The court concluded in the same manner with respect to the FLSA conditional certification decision, acknowledging that the “proposed collective presents an even wider range of experience than her proposed class because it is nationwide in scope, rather than just limited to New York interns.” The court found that under the standard it adopted, “courts must consider individual aspects of each intern’s experience” and “none of the common proof identified by Antalik and relied on by the district court, will address these questions.” Indeed, the court concluded that “the plaintiffs in Antalik’s proposed collective are not similarly situated even under the minimal pre-discovery standard.”
In Wang, the Second Circuit, in a summary order, applied the same “primary beneficiary” test and affirmed the district court’s denial of Rule 23 certification, which was in accord with its decision in Glatt that the test for employment is a “highly individualized inquiry.” The court also affirmed the district court’s denial of plaintiffs’ summary judgment motion, where the district court concluded that genuine issues of material facts prevailed when evaluating the question of whether several unpaid interns at Hearst were FLSA and NYLL “employees.”
These decisions established new law in the realm of unpaid internships, and provided explicit guidance to district courts in the Second Circuit as to how this test should be applied.
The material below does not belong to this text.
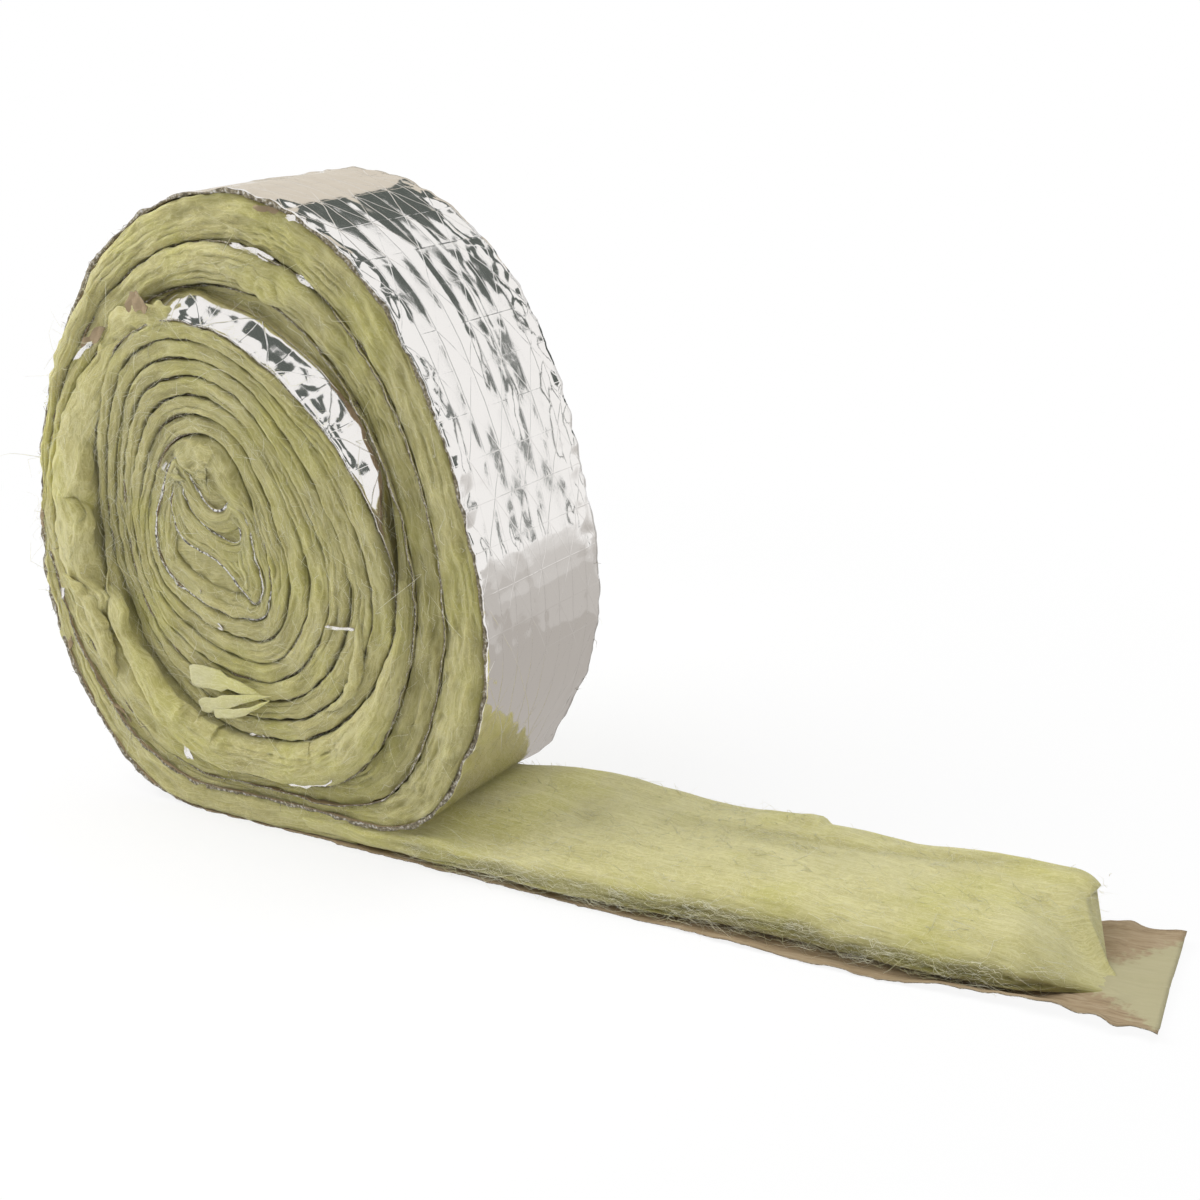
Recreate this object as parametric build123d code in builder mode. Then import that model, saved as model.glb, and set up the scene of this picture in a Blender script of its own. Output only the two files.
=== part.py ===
from build123d import *
from math import atan2, cos, degrees, pi, radians, remainder, sin
import os

# A roll of faced glass wool strip, as used to wrap pipes and ducts. The strip is a yellow
# glass wool blanket with a thin foil facing glued to its outer side, wound up foil outwards.
# The inner turns are tight and lean a little out of the face. The last three wraps are
# loose, with a crescent of air under their top, and the free end lies along the floor,
# wool side up. At its end the wool stops first, and the bare facing runs on as a tab.
# Frame: origin on the floor under the roll, mid-width. +X along the free end, Y across the
# strip, with the face that shows the folded core towards -Y, and +Z up.

# The strip, in millimetres.
strip_width = 101.6
wool_thickness = 25.4
facing_thickness = 0.5

# The free end: where the roll lifts off the floor, how far the wool and the bare facing
# reach along the far edge, and how much further their slanted cuts reach at the near edge.
floor_start_x = -50.0
wool_end_x = 402.0
wool_end_slant = 31.0
tab_end_x = 452.0
tab_end_slant = 13.0

# The free end's wool is torn back from the facing's near edge: how deep, and between which
# reaches the tear grows to that depth.
tear_depth = 7.5
tear_start_x = 190.0
tear_full_x = 245.0

# The folded core: the strip's first length, crushed into a zigzag by hand, as the corners
# of its folds round its middle from the strip's very end outwards. Then the radius of its
# bends, and how far above the core's middle it turns down into the first turn.
middle_x = -2.0
core_fold = [
    (-1.5, 16.0),
    (-3.5, -0.5),
    (-36.5, 18.0),
    (-33.5, 35.5),
    (-41.5, 34.5),
    (-47.5, 11.0),
    (-36.0, -3.5),
    (-20.0, -5.5),
    (-7.0, -21.0),
    (3.0, -31.0),
    (10.0, -17.0),
    (4.5, 1.0),
    (7.0, 19.0),
    (-2.0, 29.5),
    (-13.0, 18.0),
    (-24.0, 25.0),
    (-29.5, 42.0),
    (-39.0, 47.0),
]
fold_bend = 3.5
core_rise = 12.0

# The tight coil: how far its first turn reaches from the core's middle, and the share of
# the wool's free thickness that is left on each side of a turn, pressed by hand.
tight_turns = 6
core_right = 13.5
core_top = 58.0
core_left = 64.0
core_bottom = 36.0
tight_right = 0.48
tight_top = 0.34
tight_left = 0.21
tight_bottom = 0.40
tight_shift_top = -14.0
tight_flat = 6.0
side_drop = 3.0

# The three loose wraps, from the inside out: the share of the free thickness that is left
# on each side, how far its outermost point sags or shifts from the middle, and where the
# flat that each wrap has under the coil begins and ends.
loose_right = [0.39, 0.63, 0.84]
loose_top = [0.24, 0.75, 0.81]
loose_left = [1.04, 0.26, 0.22]
loose_bottom = [0.90, 0.20, 0.22]
loose_sag_right = [-10.0, -14.0, -25.0]
loose_sag_left = [-10.0, -18.0, -30.0]
loose_shift_top = [-3.0, 2.0, 7.0]
loose_flat_start = [-20.0, -38.0, -44.0]
loose_flat_end = [10.0, 35.0, 60.0]
floor_share = 0.59

# The crescent of air over the tight coil, and how far the coil leans out at its top.
crescent_height = 8.5
crescent_bite = 2.0
coil_lean = 14.0

# The smaller radius of each quarter turn, as a share of the quarter's shorter side.
corner_share = 0.8


def layer(share):
    """The height of one layer of the strip whose wool is pressed to a share of its own."""
    return wool_thickness * share + facing_thickness


# Heights are summed from the floor up: the free end, the loose wraps, then the tight coil.
loose_levels = []
level = layer(floor_share)
for share in reversed(loose_bottom):
    loose_levels.insert(0, level)
    level += layer(share)
middle_z = level + tight_turns * layer(tight_bottom) + core_bottom

# The side points of every turn, outwards from the core, on the foil side of the facing. A
# turn starts with its flat, as two points, and runs on by its right, top and left point to
# the next turn's flat. The last one ends on the floor.
flats, rights, tops, lefts = [], [], [], []
for turn in range(tight_turns + 1):
    bottom = middle_z - core_bottom - turn * layer(tight_bottom)
    flats.append(((middle_x - tight_flat, bottom), (middle_x, bottom)))
    rights.append((middle_x + core_right + turn * layer(tight_right), middle_z - side_drop))
    tops.append((middle_x + tight_shift_top, middle_z + core_top + turn * layer(tight_top)))
    lefts.append((middle_x - core_left - turn * layer(tight_left), middle_z - side_drop))
for wrap, bottom in enumerate(loose_levels):
    air = crescent_height if wrap == 0 else 0.0
    flats.append(((loose_flat_start[wrap], bottom), (loose_flat_end[wrap], bottom)))
    rights.append((rights[-1][0] + layer(loose_right[wrap]), middle_z + loose_sag_right[wrap]))
    tops.append((middle_x + loose_shift_top[wrap], tops[-1][1] + layer(loose_top[wrap]) + air))
    lefts.append((lefts[-1][0] - layer(loose_left[wrap]), middle_z + loose_sag_left[wrap]))
coil_turn = tight_turns
last_turn = coil_turn + len(loose_levels)
wool_reach = wool_end_x + wool_end_slant
tab_reach = tab_end_x + tab_end_slant
flats.append(((floor_start_x, 0.0), (tab_reach, 0.0)))
core_exit = (lefts[0][0] + layer(tight_left), lefts[0][1])


def quarter(start, end, first_angle, depth=0.0):
    """A quarter turn, counterclockwise from a start that lies at first_angle as seen from
    inside, drawn as a draughtsman's oval. It is two arcs that meet on the line through
    their centres, the smaller one at the end that is further from the quarter's centre.
    A depth moves it in from the foil side with the same centres."""
    sides = (abs(end[0] - start[0]), abs(end[1] - start[1]))
    own, other = sides if first_angle % 180 == 0 else sides[::-1]
    small = corner_share * min(own, other)
    long_side, short_side = max(own, other), min(own, other)
    large = ((long_side - small) ** 2 + short_side ** 2 - small ** 2) / (2 * (short_side - small))
    start_radius, end_radius = (small, large) if own > other else (large, small)
    out = (cos(radians(first_angle)), sin(radians(first_angle)))
    start_centre = (start[0] - start_radius * out[0], start[1] - start_radius * out[1])
    end_centre = (end[0] + end_radius * out[1], end[1] - end_radius * out[0])
    outer, inner = (end_centre, start_centre) if own > other else (start_centre, end_centre)
    joint = degrees(atan2(inner[1] - outer[1], inner[0] - outer[0])) % 360
    CenterArc(start_centre, start_radius - depth, first_angle, joint - first_angle)
    CenterArc(end_centre, end_radius - depth, joint, first_angle + 90 - joint)


def draw_drop(turn, depth=0.0):
    """The quarter that leads from a turn's left point down to the next flat."""
    quarter(lefts[turn], flats[turn + 1][0], 180, depth)


def draw_turn(turn, depth=0.0):
    """One turn from the start of its flat up to its left point."""
    start, end = flats[turn]
    Line((start[0], start[1] + depth), (end[0], end[1] + depth))
    quarter(end, rights[turn], 270, depth)
    quarter(rights[turn], tops[turn], 0, depth)
    quarter(tops[turn], lefts[turn], 90, depth)


def draw_core(depth=0.0):
    """The folded core's line with every corner rounded, up to the left of the first turn. A
    depth moves it in from the foil side: each corner along its bisector, with its radius
    smaller by the depth at a left-hand bend and larger at a right-hand one."""
    corners = [(middle_x + x, middle_z + z) for x, z in core_fold]
    corners += [(core_exit[0], middle_z + core_rise), core_exit]
    ways = [atan2(b[1] - a[1], b[0] - a[0]) for a, b in zip(corners, corners[1:])]
    moved, bends = [], []
    for (x, z), into, out in zip(corners, ways[:1] + ways, ways + ways[-1:]):
        half_bend = remainder(out - into, 2 * pi) / 2
        square = into + half_bend + pi / 2
        reach = depth / cos(half_bend)
        moved.append((x + reach * cos(square), z + reach * sin(square)))
        bends.append(fold_bend - (depth if half_bend > 0 else -depth))
    FilletPolyline(*moved, radius=bends[1:-1])
    return moved[0]


def left_cut(turn):
    """A square cut across the facing at a turn's left point."""
    Line(lefts[turn], (lefts[turn][0] + facing_thickness, lefts[turn][1]))


# The facing of the tight coil: the core's fold and every turn, to the last one's left.
with BuildSketch(Plane.XZ) as coil_facing:
    with BuildLine():
        fold_ends = []
        for depth in (0.0, facing_thickness):
            fold_ends.append(draw_core(depth))
            quarter(core_exit, flats[0][0], 180, depth)
            for turn in range(coil_turn):
                draw_turn(turn, depth)
                draw_drop(turn, depth)
            draw_turn(coil_turn, depth)
        Line(*fold_ends)
        left_cut(coil_turn)
    make_face()

# The facing of the loose wraps and the free end, from there to the tab's end.
with BuildSketch(Plane.XZ) as loose_facing:
    with BuildLine():
        for depth in (0.0, facing_thickness):
            for turn in range(coil_turn + 1, last_turn + 1):
                draw_drop(turn - 1, depth)
                draw_turn(turn, depth)
            draw_drop(last_turn, depth)
            Line((floor_start_x, depth), (tab_reach, depth))
        left_cut(coil_turn)
        Line((tab_reach, 0), (tab_reach, facing_thickness))
    make_face()

# The tight coil's outline. At its left the strip steps from the coil to the loose wraps.
with BuildSketch(Plane.XZ) as coil_outline:
    with BuildLine():
        draw_turn(coil_turn)
        draw_drop(coil_turn - 1)
        Line(lefts[coil_turn], lefts[coil_turn - 1])
    make_face()

# The roll's outline with the free end's wool, which the last wrap lands on.
wool_top = facing_thickness + wool_thickness
with BuildSketch(Plane.XZ) as roll_outline:
    with BuildLine():
        draw_turn(last_turn)
        draw_drop(last_turn)
        Line(flats[-1][0], (flats[last_turn][0][0], 0))
        Line((flats[last_turn][0][0], 0), flats[last_turn][0])
    make_face()
    with BuildLine():
        Polyline((flats[last_turn][0][0], 0), (wool_reach, 0), (wool_reach, wool_top),
                 (flats[last_turn][0][0], wool_top), close=True)
    make_face()

# The crescent of air: what a slightly higher arch leaves over the coil.
with BuildSketch(Plane.XZ) as crescent:
    foot_right = (rights[coil_turn][0] - crescent_bite, rights[coil_turn][1])
    foot_left = (lefts[coil_turn][0] + crescent_bite, lefts[coil_turn][1])
    crown = (tops[coil_turn][0], tops[coil_turn][1] + crescent_height)
    with BuildLine():
        quarter(foot_right, crown, 0)
        quarter(crown, foot_left, 90)
        Line(foot_left, foot_right)
    make_face()
    add(coil_outline.sketch, mode=Mode.SUBTRACT)

blank = strip_width / 2 + coil_lean


def lean_cuts():
    """The tight coil's two faces, which lean out towards its top by the coil's lean."""
    foot = flats[coil_turn][0][1]
    slope = coil_lean / (tops[coil_turn][1] - foot)
    for side, keep in ((-1, Keep.TOP), (1, Keep.BOTTOM)):
        face = Plane(origin=(0, side * strip_width / 2, foot), z_dir=(0, 1, slope))
        split(bisect_by=face, keep=keep)


def slant_cut(far_x, near_x, height):
    """Cuts the free end off from a far edge's reach to a near edge's."""
    half = strip_width / 2
    with BuildSketch(Plane.XY) as beyond:
        with BuildLine():
            Polyline((far_x, half), (near_x, -half), (near_x + half, -half),
                     (near_x + half, half), close=True)
        make_face()
    extrude(beyond.sketch, amount=height, mode=Mode.SUBTRACT)


def torn_edge(height):
    """Cuts the wool back from the near edge, from where the tear starts to the strip's end."""
    near = -strip_width / 2
    with BuildSketch(Plane.XY) as torn_off:
        with BuildLine():
            Polyline((tear_start_x, near), (wool_reach, near), (wool_reach, near + tear_depth),
                     (tear_full_x, near + tear_depth), close=True)
        make_face()
    extrude(torn_off.sketch, amount=height, mode=Mode.SUBTRACT)


with BuildPart() as coil_sheet:
    extrude(coil_facing.sketch, amount=blank, both=True)
    lean_cuts()

with BuildPart() as foil_facing:
    extrude(loose_facing.sketch, amount=strip_width / 2, both=True)
    slant_cut(tab_end_x, tab_reach, facing_thickness)
    add(coil_sheet.part)

with BuildPart() as coil_wool:
    extrude(coil_outline.sketch, amount=blank, both=True)
    lean_cuts()

with BuildPart() as wool_blanket:
    extrude(roll_outline.sketch, amount=strip_width / 2, both=True)
    extrude(coil_outline.sketch, amount=strip_width / 2, both=True, mode=Mode.SUBTRACT)
    extrude(crescent.sketch, amount=strip_width / 2, both=True, mode=Mode.SUBTRACT)
    slant_cut(wool_end_x, wool_reach, wool_top)
    torn_edge(wool_top)
    add(coil_wool.part)
    add(foil_facing.part, mode=Mode.SUBTRACT)

os.makedirs("parts", exist_ok=True)
foil_facing.part.label = "foil_facing"
wool_blanket.part.label = "wool_blanket"
export_step(foil_facing.part, "parts/foil_facing.step")
export_step(wool_blanket.part, "parts/wool_blanket.step")
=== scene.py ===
"""A loose roll of foil-faced glass wool strip, with its free end laid along the floor.

The strip is wound foil outwards. Every surface here is worked out from one line, the foil
side of the facing, which runs from the folded core out through the tight coil and the three
loose wraps and ends flat on the floor. Lengths are in millimetres until a mesh is made, and
each number called seed picks another pattern of the same noise.
"""

from itertools import product

import bpy
import numpy as np
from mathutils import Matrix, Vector


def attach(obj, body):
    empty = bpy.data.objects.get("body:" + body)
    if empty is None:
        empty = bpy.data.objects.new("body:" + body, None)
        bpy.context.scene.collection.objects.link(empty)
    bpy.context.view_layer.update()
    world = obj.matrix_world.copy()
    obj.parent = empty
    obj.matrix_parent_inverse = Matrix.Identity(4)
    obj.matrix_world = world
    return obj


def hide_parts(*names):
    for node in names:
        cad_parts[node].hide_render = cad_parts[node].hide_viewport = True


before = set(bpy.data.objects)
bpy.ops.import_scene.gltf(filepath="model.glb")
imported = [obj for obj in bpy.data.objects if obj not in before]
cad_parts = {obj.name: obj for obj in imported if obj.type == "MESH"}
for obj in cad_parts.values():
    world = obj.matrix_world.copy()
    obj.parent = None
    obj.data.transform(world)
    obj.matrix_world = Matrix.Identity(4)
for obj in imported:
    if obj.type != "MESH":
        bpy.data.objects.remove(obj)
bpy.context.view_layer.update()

# ---------------------------------------------------------------- the strip and its winding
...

In addition, the decisions are important because the spate of unpaid internship lawsuits have all been brought as Rule 23 class and/or FLSA collective actions, and these decisions certainly suggest that classes and collectives will now be harder to certify. The Second Circuit’s remark that the test is “highly individualized” casts doubt on whether district courts will certify Rule 23 classes under the “rigorous” standards set forth by the Supreme Court in Dukes and Comcast. The court’s remark that Plaintiff Eden Antalik in Glatt failed to even satisfy the lower threshold for FLSA conditional certification is also noteworthy, and suggests that in evaluating unpaid internships, plaintiffs may have great difficulty meeting the “similarly situated” standard for FLSA certification.